Ocean Springs Lab Marks Major Milestone

"The top teeth are larger. The bottom teeth are more narrow," said an instructor as he held up a large set of shark teeth.

The gaping jaw and slimy specimens were familiar sights for the class. The group was made up of teachers, assistants and volunteers who were learning how to run the Project Marine Discovery Sea Camp.  The camp is temporarily housed at the Gulf Coast Research Lab.

"We're relieved and we're very, very excited," said Dr. Shelia Brown, who is the Coordinator of Education Programs. "We're relieved because we have a facility, where we can have campers back this year. This will be our 18th year."

Another program that's making a comeback is the Summer Field Program. The class introduces marine science to college students, who come from all over the country.

"What I've been doing the past four months is marketing," said Summer Field Program Director Dr. Ed Pinero. "I just wanted to let everyone know we are alive and 59th year of the program will happen."

Nine months ago, many people thought the programs would not return this summer, after Katrina caused more than $50 million in damage to the Ocean Springs facility. But the lab is bouncing back.

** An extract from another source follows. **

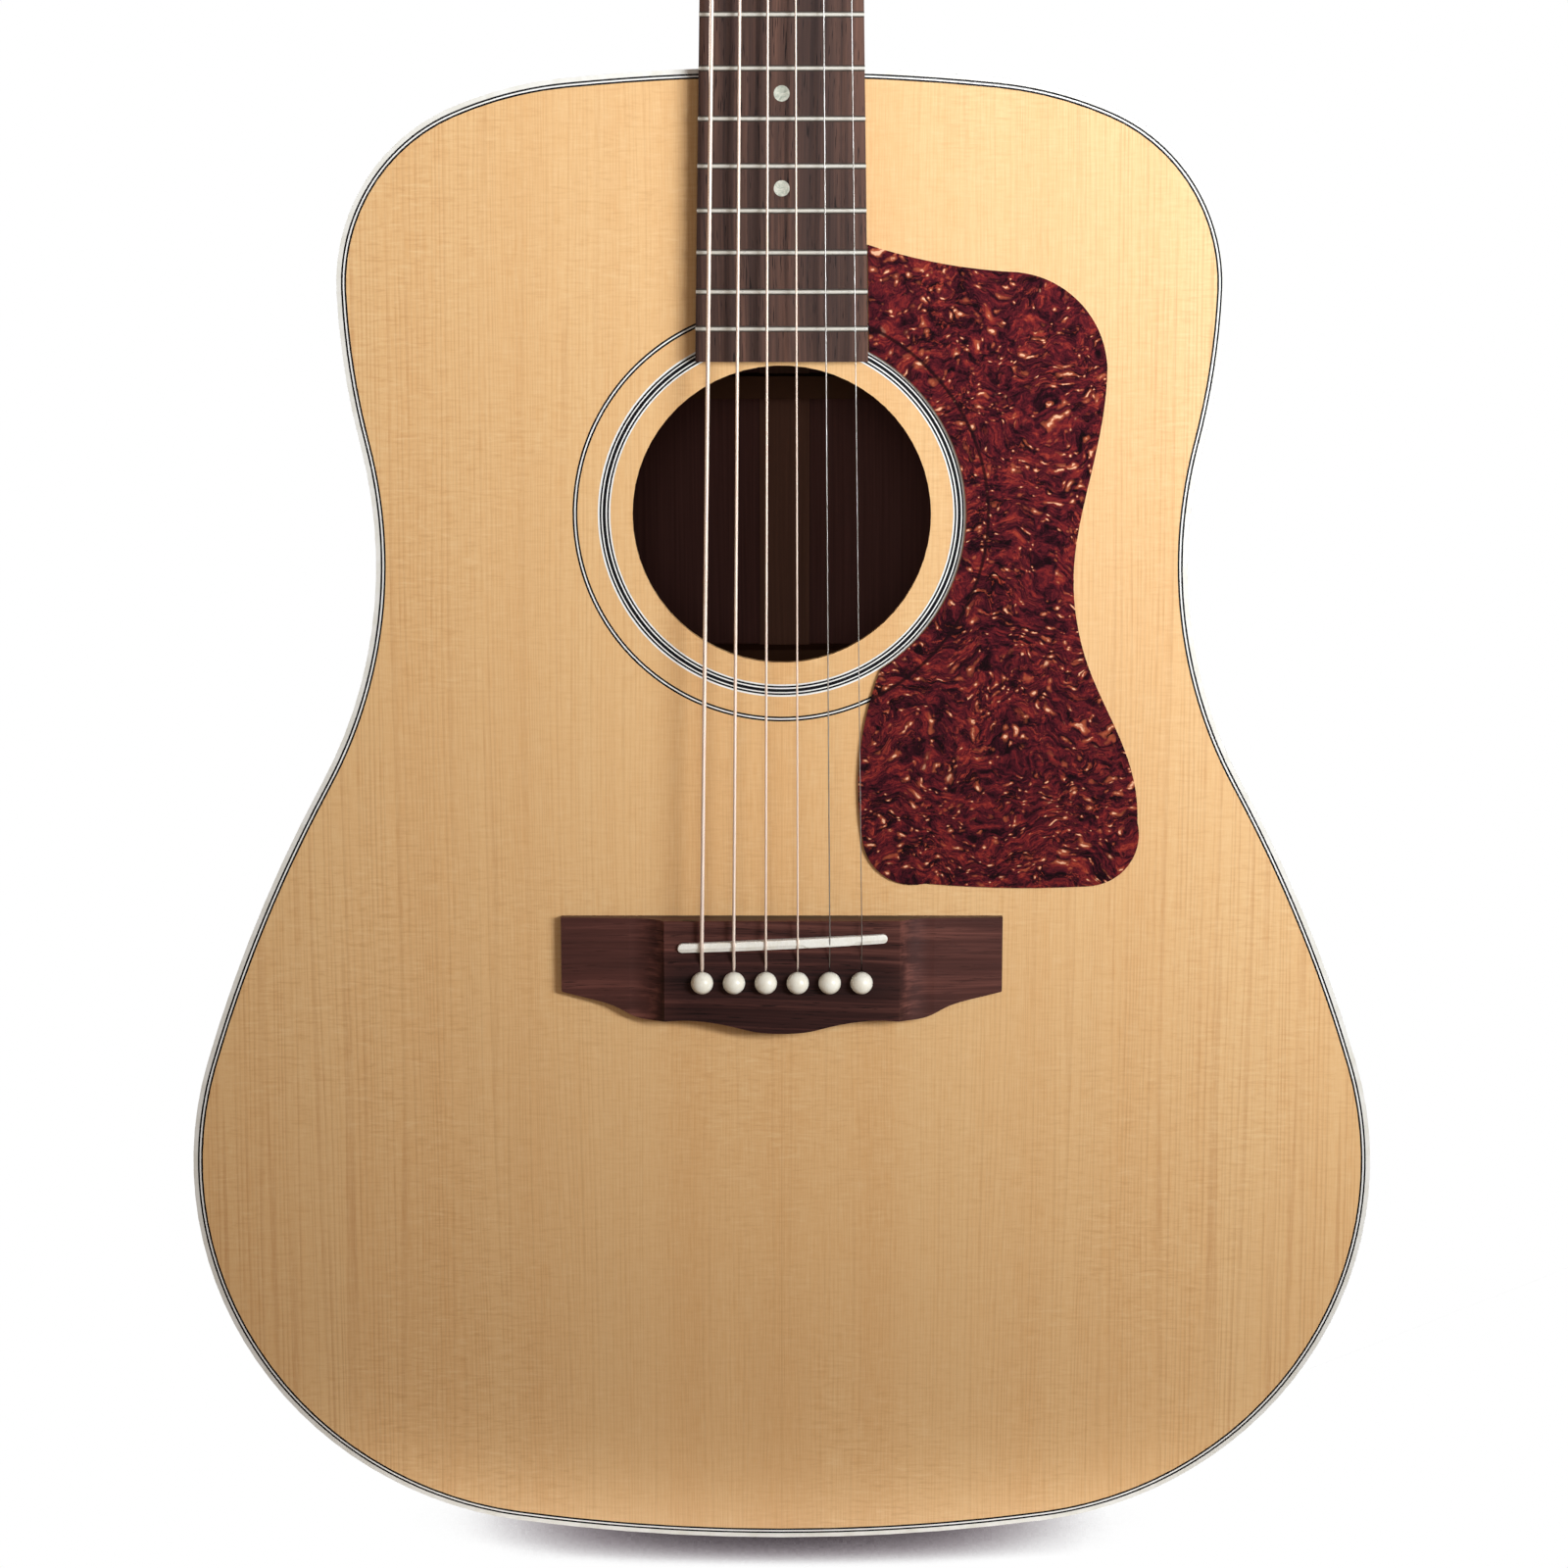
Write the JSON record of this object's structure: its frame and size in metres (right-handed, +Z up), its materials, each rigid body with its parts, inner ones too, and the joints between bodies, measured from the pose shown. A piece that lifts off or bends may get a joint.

"Buildings have been cleaned, repaired, and repainted," GCRL Director Dr. Jay Grimes said during the ribbon cutting celebration Tuesday. "Labs have been reconstructed and re-equipped. Boats are back in the water and research is continuing."

Despite the progress, you can still see reminders of Katrina's devastation. The lab is still trying to settle with FEMA, MEMA, and the insurance company before some of the damaged buildings can be torn down and rebuilt.

Still, lab leaders are proud of the recovery and they praise the unbreakable spirit of the people who work there.

Dr. Brown said, "We have a very dedicated staff and they were determined not to be on their knees for long, but to get on their feet and run."

The Sea Camp program begins June 5th. As you know, it was once held at the J.L. Scott Marine Education Center in Biloxi, until Katrina destroyed the building.